◆ **GIVEN DATA**
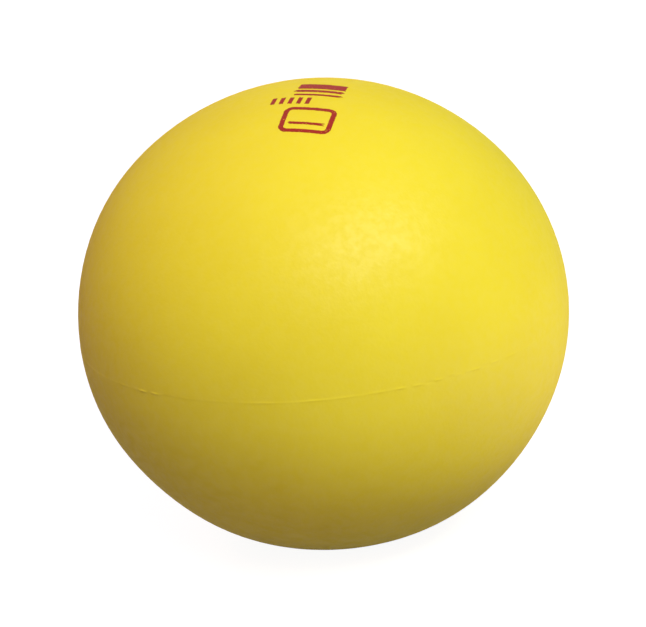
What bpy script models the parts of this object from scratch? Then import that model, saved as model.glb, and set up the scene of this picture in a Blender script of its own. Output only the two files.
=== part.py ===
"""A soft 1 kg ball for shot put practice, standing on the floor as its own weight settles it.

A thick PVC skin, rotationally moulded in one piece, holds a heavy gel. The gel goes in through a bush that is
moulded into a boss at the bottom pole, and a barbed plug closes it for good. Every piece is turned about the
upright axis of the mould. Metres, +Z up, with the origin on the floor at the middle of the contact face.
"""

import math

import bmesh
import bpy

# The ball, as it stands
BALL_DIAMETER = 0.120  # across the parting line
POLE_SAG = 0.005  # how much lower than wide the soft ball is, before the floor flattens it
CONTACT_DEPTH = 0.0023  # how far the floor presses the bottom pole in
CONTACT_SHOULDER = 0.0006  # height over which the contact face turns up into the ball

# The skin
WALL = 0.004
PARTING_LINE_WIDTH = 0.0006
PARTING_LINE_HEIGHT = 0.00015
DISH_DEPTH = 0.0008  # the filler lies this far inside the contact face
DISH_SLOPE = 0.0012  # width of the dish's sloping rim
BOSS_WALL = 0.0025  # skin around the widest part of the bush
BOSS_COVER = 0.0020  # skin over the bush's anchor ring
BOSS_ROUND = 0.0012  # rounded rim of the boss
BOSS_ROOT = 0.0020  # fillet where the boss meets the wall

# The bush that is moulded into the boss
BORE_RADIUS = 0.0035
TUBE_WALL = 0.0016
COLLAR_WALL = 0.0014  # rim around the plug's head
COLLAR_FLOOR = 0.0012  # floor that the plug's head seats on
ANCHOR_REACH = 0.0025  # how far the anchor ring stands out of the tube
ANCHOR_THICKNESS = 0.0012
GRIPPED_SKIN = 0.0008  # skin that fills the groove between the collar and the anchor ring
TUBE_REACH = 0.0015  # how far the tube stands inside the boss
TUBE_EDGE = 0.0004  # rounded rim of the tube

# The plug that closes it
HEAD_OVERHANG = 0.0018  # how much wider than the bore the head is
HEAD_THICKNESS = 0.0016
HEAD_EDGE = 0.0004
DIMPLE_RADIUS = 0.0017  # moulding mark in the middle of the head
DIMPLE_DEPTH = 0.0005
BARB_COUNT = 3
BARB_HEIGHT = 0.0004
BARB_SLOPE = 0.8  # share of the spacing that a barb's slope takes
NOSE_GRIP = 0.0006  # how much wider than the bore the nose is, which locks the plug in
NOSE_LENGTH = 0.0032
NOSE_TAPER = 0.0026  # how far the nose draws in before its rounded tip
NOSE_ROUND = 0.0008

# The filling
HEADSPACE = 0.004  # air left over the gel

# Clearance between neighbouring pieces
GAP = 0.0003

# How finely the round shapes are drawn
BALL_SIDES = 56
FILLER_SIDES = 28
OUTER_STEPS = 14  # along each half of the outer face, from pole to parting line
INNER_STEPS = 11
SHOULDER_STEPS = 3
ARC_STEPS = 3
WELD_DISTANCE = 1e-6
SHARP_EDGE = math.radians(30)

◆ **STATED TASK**
Pick out each line containing "this" and report it.

◆ **TASK SOLUTION**
What bpy script models the parts of this object from scratch? Then import that model, saved as model.glb, and set up the scene of this picture in a Blender script of its own. Output only the two files.
DISH_DEPTH = 0.0008  # the filler lies this far inside the contact face